→ **EXERCISE DIRECTIONS**
Restate each of the lines given below, word for word.

--- begin DATA SECTION ---

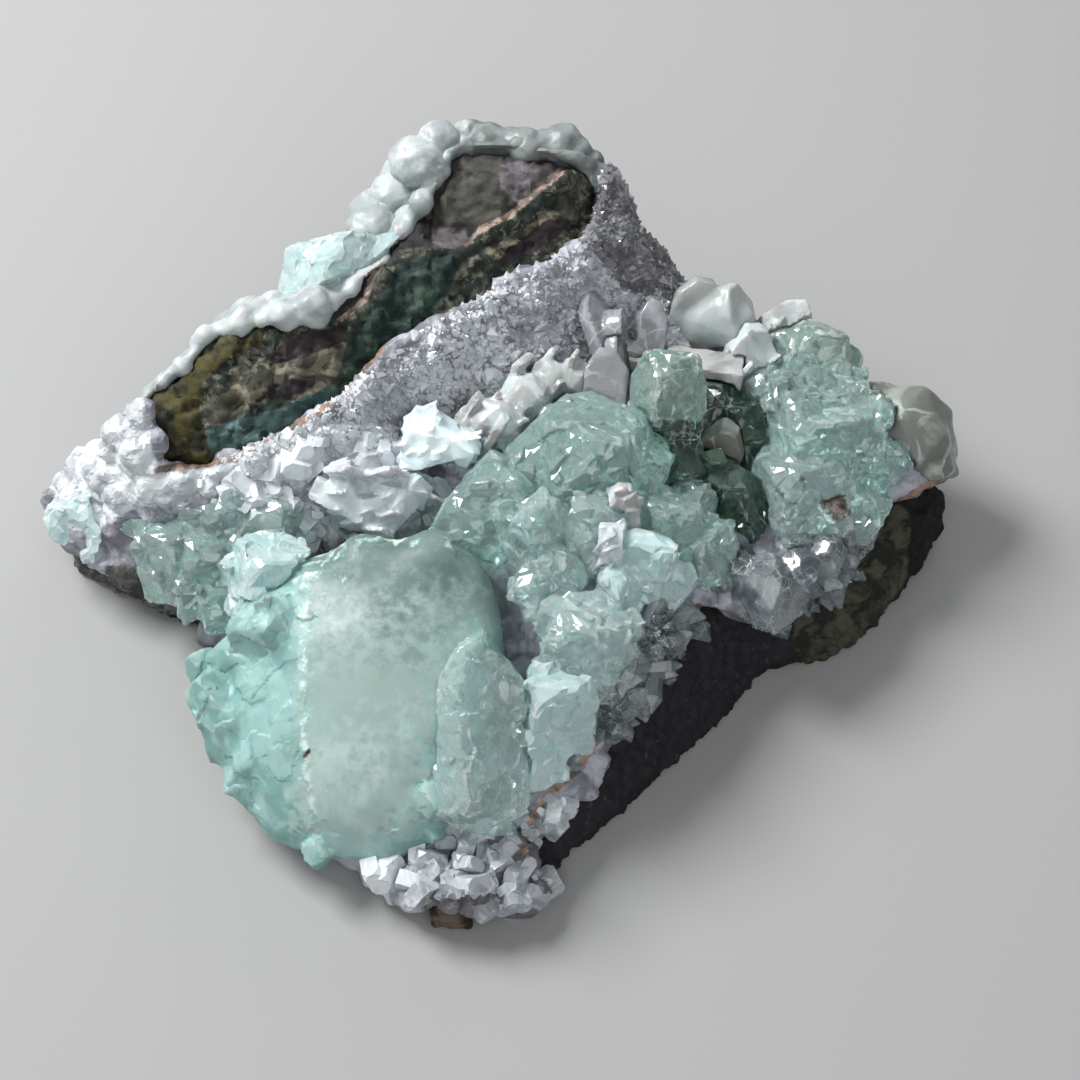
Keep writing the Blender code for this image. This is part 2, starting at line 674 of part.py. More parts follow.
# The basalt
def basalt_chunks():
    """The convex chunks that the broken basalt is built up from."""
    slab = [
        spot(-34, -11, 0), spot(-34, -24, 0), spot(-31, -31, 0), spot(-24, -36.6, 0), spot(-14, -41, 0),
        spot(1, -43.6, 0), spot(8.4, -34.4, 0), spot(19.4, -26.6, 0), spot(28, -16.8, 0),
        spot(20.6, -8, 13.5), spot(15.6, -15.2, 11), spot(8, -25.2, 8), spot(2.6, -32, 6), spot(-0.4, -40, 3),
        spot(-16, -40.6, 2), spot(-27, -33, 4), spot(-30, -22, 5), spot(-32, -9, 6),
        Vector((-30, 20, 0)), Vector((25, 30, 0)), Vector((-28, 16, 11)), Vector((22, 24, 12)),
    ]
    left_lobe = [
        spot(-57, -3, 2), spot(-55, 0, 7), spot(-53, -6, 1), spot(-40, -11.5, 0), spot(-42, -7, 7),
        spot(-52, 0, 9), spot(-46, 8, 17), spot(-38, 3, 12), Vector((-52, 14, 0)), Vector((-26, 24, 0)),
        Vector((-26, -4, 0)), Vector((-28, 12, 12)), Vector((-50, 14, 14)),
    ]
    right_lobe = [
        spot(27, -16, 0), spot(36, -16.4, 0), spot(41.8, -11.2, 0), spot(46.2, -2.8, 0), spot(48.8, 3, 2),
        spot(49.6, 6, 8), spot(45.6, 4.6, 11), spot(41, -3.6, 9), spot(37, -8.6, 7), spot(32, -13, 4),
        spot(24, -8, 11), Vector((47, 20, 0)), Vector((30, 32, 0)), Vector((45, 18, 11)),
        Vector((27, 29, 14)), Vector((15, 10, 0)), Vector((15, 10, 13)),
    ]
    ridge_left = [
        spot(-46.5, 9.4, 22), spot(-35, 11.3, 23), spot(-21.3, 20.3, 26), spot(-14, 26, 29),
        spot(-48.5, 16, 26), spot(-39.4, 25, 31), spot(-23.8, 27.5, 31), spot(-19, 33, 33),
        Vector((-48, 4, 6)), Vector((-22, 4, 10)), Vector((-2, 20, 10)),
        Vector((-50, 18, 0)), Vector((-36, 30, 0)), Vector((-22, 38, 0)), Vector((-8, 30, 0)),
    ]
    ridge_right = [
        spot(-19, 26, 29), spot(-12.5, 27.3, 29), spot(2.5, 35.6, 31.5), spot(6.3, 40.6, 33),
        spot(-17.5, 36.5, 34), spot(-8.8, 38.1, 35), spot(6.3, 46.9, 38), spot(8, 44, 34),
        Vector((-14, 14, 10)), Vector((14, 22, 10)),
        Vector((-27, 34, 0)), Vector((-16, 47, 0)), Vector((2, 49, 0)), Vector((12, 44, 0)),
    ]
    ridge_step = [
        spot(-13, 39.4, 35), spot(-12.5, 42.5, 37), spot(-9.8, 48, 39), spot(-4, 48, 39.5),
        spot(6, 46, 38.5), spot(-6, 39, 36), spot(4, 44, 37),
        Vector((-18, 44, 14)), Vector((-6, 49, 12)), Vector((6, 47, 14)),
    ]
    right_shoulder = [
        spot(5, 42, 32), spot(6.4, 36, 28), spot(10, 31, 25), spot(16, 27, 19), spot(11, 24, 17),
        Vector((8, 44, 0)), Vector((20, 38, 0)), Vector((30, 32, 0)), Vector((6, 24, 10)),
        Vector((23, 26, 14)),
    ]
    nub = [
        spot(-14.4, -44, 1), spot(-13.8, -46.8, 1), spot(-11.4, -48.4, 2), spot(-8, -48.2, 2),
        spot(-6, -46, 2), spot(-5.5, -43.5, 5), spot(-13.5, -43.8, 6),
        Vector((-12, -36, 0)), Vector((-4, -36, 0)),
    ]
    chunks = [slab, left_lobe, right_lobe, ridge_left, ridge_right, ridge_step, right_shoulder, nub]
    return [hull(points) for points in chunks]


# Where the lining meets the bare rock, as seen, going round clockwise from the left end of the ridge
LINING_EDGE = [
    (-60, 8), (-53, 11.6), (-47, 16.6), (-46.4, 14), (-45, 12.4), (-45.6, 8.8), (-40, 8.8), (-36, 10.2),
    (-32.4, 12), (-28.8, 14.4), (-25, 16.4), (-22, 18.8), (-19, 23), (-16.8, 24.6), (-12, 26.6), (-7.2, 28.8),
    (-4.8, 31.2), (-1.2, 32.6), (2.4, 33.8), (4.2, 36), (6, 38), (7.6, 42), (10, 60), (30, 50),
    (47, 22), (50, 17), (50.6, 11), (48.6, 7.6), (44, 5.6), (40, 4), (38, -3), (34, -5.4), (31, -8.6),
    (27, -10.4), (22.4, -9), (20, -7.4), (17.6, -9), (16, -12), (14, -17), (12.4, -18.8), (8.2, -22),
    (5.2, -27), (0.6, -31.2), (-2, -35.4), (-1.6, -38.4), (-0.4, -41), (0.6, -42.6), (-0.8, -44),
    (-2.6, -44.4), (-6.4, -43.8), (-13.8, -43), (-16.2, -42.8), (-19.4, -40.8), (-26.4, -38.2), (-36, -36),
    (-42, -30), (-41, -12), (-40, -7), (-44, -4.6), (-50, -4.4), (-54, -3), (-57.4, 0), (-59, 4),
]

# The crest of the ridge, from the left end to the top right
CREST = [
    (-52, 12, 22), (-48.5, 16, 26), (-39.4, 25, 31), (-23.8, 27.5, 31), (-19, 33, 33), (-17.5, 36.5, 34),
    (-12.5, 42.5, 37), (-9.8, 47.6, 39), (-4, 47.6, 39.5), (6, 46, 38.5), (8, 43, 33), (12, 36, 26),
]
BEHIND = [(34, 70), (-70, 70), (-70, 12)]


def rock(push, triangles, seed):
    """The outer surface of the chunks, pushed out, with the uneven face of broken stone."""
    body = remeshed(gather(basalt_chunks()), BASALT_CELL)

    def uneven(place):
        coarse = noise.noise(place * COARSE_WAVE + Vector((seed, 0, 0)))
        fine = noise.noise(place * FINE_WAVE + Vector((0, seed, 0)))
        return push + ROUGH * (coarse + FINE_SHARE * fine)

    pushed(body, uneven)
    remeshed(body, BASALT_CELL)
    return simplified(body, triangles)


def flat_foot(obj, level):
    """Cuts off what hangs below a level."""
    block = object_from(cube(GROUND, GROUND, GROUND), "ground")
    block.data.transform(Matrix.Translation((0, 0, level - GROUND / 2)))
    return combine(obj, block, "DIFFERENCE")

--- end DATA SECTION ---

→ **COMPLETE RESPONSE**
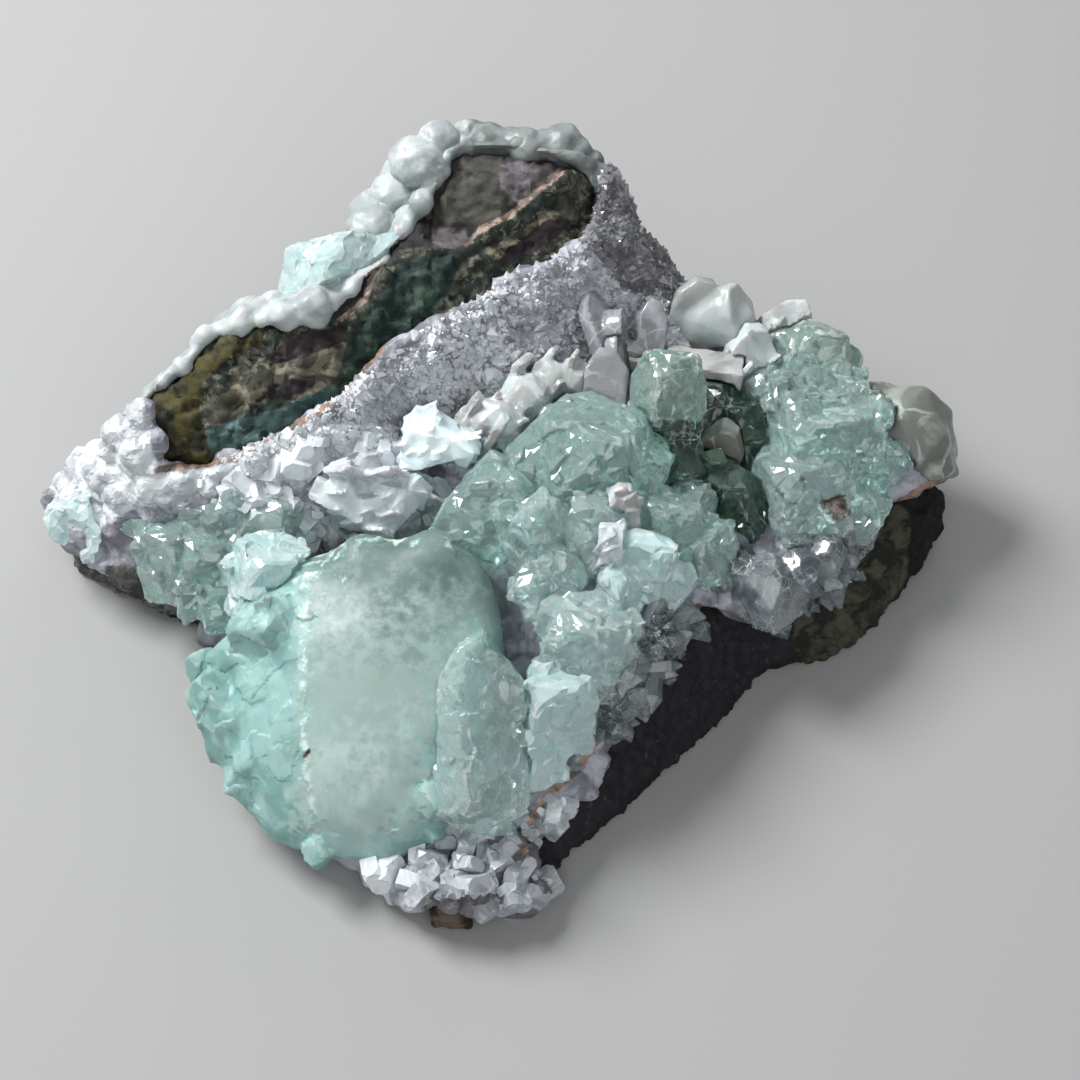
Keep writing the Blender code for this image. This is part 2, starting at line 674 of part.py. More parts follow.
# The basalt
def basalt_chunks():
    """The convex chunks that the broken basalt is built up from."""
    slab = [
        spot(-34, -11, 0), spot(-34, -24, 0), spot(-31, -31, 0), spot(-24, -36.6, 0), spot(-14, -41, 0),
        spot(1, -43.6, 0), spot(8.4, -34.4, 0), spot(19.4, -26.6, 0), spot(28, -16.8, 0),
        spot(20.6, -8, 13.5), spot(15.6, -15.2, 11), spot(8, -25.2, 8), spot(2.6, -32, 6), spot(-0.4, -40, 3),
        spot(-16, -40.6, 2), spot(-27, -33, 4), spot(-30, -22, 5), spot(-32, -9, 6),
        Vector((-30, 20, 0)), Vector((25, 30, 0)), Vector((-28, 16, 11)), Vector((22, 24, 12)),
    ]
    left_lobe = [
        spot(-57, -3, 2), spot(-55, 0, 7), spot(-53, -6, 1), spot(-40, -11.5, 0), spot(-42, -7, 7),
        spot(-52, 0, 9), spot(-46, 8, 17), spot(-38, 3, 12), Vector((-52, 14, 0)), Vector((-26, 24, 0)),
        Vector((-26, -4, 0)), Vector((-28, 12, 12)), Vector((-50, 14, 14)),
    ]
    right_lobe = [
        spot(27, -16, 0), spot(36, -16.4, 0), spot(41.8, -11.2, 0), spot(46.2, -2.8, 0), spot(48.8, 3, 2),
        spot(49.6, 6, 8), spot(45.6, 4.6, 11), spot(41, -3.6, 9), spot(37, -8.6, 7), spot(32, -13, 4),
        spot(24, -8, 11), Vector((47, 20, 0)), Vector((30, 32, 0)), Vector((45, 18, 11)),
        Vector((27, 29, 14)), Vector((15, 10, 0)), Vector((15, 10, 13)),
    ]
    ridge_left = [
        spot(-46.5, 9.4, 22), spot(-35, 11.3, 23), spot(-21.3, 20.3, 26), spot(-14, 26, 29),
        spot(-48.5, 16, 26), spot(-39.4, 25, 31), spot(-23.8, 27.5, 31), spot(-19, 33, 33),
        Vector((-48, 4, 6)), Vector((-22, 4, 10)), Vector((-2, 20, 10)),
        Vector((-50, 18, 0)), Vector((-36, 30, 0)), Vector((-22, 38, 0)), Vector((-8, 30, 0)),
    ]
    ridge_right = [
        spot(-19, 26, 29), spot(-12.5, 27.3, 29), spot(2.5, 35.6, 31.5), spot(6.3, 40.6, 33),
        spot(-17.5, 36.5, 34), spot(-8.8, 38.1, 35), spot(6.3, 46.9, 38), spot(8, 44, 34),
        Vector((-14, 14, 10)), Vector((14, 22, 10)),
        Vector((-27, 34, 0)), Vector((-16, 47, 0)), Vector((2, 49, 0)), Vector((12, 44, 0)),
    ]
    ridge_step = [
        spot(-13, 39.4, 35), spot(-12.5, 42.5, 37), spot(-9.8, 48, 39), spot(-4, 48, 39.5),
        spot(6, 46, 38.5), spot(-6, 39, 36), spot(4, 44, 37),
        Vector((-18, 44, 14)), Vector((-6, 49, 12)), Vector((6, 47, 14)),
    ]
    right_shoulder = [
        spot(5, 42, 32), spot(6.4, 36, 28), spot(10, 31, 25), spot(16, 27, 19), spot(11, 24, 17),
        Vector((8, 44, 0)), Vector((20, 38, 0)), Vector((30, 32, 0)), Vector((6, 24, 10)),
        Vector((23, 26, 14)),
    ]
    nub = [
        spot(-14.4, -44, 1), spot(-13.8, -46.8, 1), spot(-11.4, -48.4, 2), spot(-8, -48.2, 2),
        spot(-6, -46, 2), spot(-5.5, -43.5, 5), spot(-13.5, -43.8, 6),
        Vector((-12, -36, 0)), Vector((-4, -36, 0)),
    ]
    chunks = [slab, left_lobe, right_lobe, ridge_left, ridge_right, ridge_step, right_shoulder, nub]
    return [hull(points) for points in chunks]


# Where the lining meets the bare rock, as seen, going round clockwise from the left end of the ridge
LINING_EDGE = [
    (-60, 8), (-53, 11.6), (-47, 16.6), (-46.4, 14), (-45, 12.4), (-45.6, 8.8), (-40, 8.8), (-36, 10.2),
    (-32.4, 12), (-28.8, 14.4), (-25, 16.4), (-22, 18.8), (-19, 23), (-16.8, 24.6), (-12, 26.6), (-7.2, 28.8),
    (-4.8, 31.2), (-1.2, 32.6), (2.4, 33.8), (4.2, 36), (6, 38), (7.6, 42), (10, 60), (30, 50),
    (47, 22), (50, 17), (50.6, 11), (48.6, 7.6), (44, 5.6), (40, 4), (38, -3), (34, -5.4), (31, -8.6),
    (27, -10.4), (22.4, -9), (20, -7.4), (17.6, -9), (16, -12), (14, -17), (12.4, -18.8), (8.2, -22),
    (5.2, -27), (0.6, -31.2), (-2, -35.4), (-1.6, -38.4), (-0.4, -41), (0.6, -42.6), (-0.8, -44),
    (-2.6, -44.4), (-6.4, -43.8), (-13.8, -43), (-16.2, -42.8), (-19.4, -40.8), (-26.4, -38.2), (-36, -36),
    (-42, -30), (-41, -12), (-40, -7), (-44, -4.6), (-50, -4.4), (-54, -3), (-57.4, 0), (-59, 4),
]

# The crest of the ridge, from the left end to the top right
CREST = [
    (-52, 12, 22), (-48.5, 16, 26), (-39.4, 25, 31), (-23.8, 27.5, 31), (-19, 33, 33), (-17.5, 36.5, 34),
    (-12.5, 42.5, 37), (-9.8, 47.6, 39), (-4, 47.6, 39.5), (6, 46, 38.5), (8, 43, 33), (12, 36, 26),
]
BEHIND = [(34, 70), (-70, 70), (-70, 12)]


def rock(push, triangles, seed):
    """The outer surface of the chunks, pushed out, with the uneven face of broken stone."""
    body = remeshed(gather(basalt_chunks()), BASALT_CELL)

    def uneven(place):
        coarse = noise.noise(place * COARSE_WAVE + Vector((seed, 0, 0)))
        fine = noise.noise(place * FINE_WAVE + Vector((0, seed, 0)))
        return push + ROUGH * (coarse + FINE_SHARE * fine)

    pushed(body, uneven)
    remeshed(body, BASALT_CELL)
    return simplified(body, triangles)


def flat_foot(obj, level):
    """Cuts off what hangs below a level."""
    block = object_from(cube(GROUND, GROUND, GROUND), "ground")
    block.data.transform(Matrix.Translation((0, 0, level - GROUND / 2)))
    return combine(obj, block, "DIFFERENCE")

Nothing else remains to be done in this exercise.